Identify metabolites associated with clinical diagnosis and pathology of Alzheimer's Disease (AD)
Exogenous and endogenous metabolites in plasma were measured in 300 clinical AD and 430 healthy non-demented individuals of Caribbean Hispanic ancestry using untargeted liquid-chromatography, performed on HILIC (+ ionization) and C18 (- ionization) columns, coupled to a Thermo Orbitrap HF-X mass spectrometer. Genome-wide SNP data and plasma biomarkers including Ab40, Ab42, P-tau181 and Neurofilament light chain (NfL) were obtained on all participants. Metabolite association with AD and P-tau181 levels were tested after adjustment for age and sex. Metabolites associated with P-tau181 levels (but not with NfL, a non-specific marker of neurodegeneration) were categorized as AD-specific.

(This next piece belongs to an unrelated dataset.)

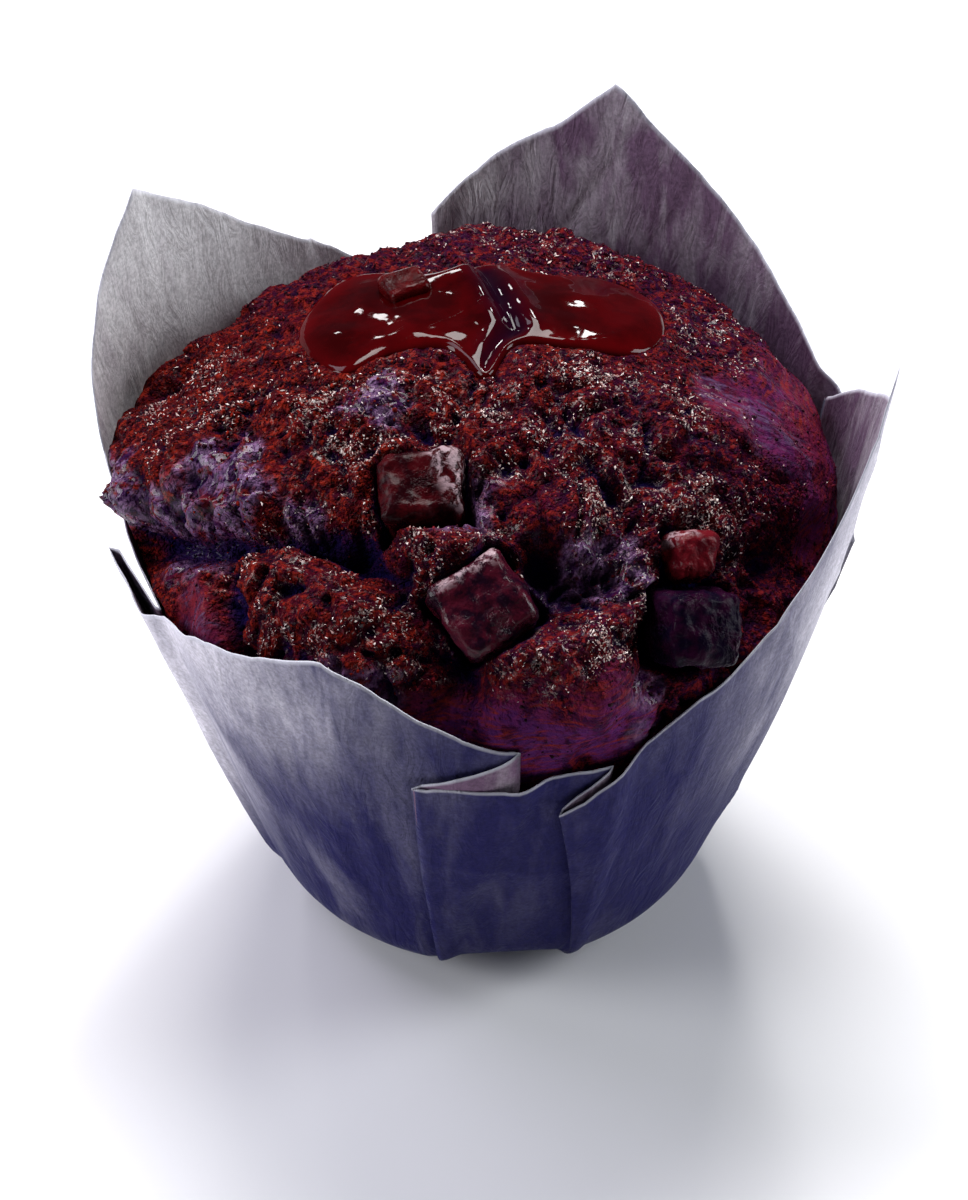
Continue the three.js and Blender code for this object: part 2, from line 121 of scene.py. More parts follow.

Over 4000 metabolomic features were measured with high accuracy in the sample. 96 metabolites were associated with P-tau181 levels, but no metabolites survived multiple testing correction for association with clinical AD alone. Features putatively annotated as phosphatidylcholine (4.11E-07) and Carotamine (p=1.2e-05) were strongly associated P-tau181 levels. We observed similar results when using a diagnostic cutoff of P-tau181 levels for AD as the outcome. Metabolites associated with P-tau181 levels were enriched in amino acid metabolism, glutathione metabolism, tryrosine metabolism and hexose phosphorylation pathways. Ramipril (p=2.9e-04) and glycerophosphocholine (p=9.9e-04) were among the top associated with AD diagnosis. PLS-DA analysis identified biopterin metabolism, glycosphingolipid biosynthesis and tyrosine metabolism as the most discriminating pathways between AD and healthy controls when augmented by biomarkers.
Metabolites specifically lipids and those involved in cardiovascular function were associated with AD and P-tau181 levels. Metabolite profiling can identify perturbed pathways in clinical and pre-clinical AD and integration with genome-wide SNP data will identify mechanisms underlying genetic association with disease.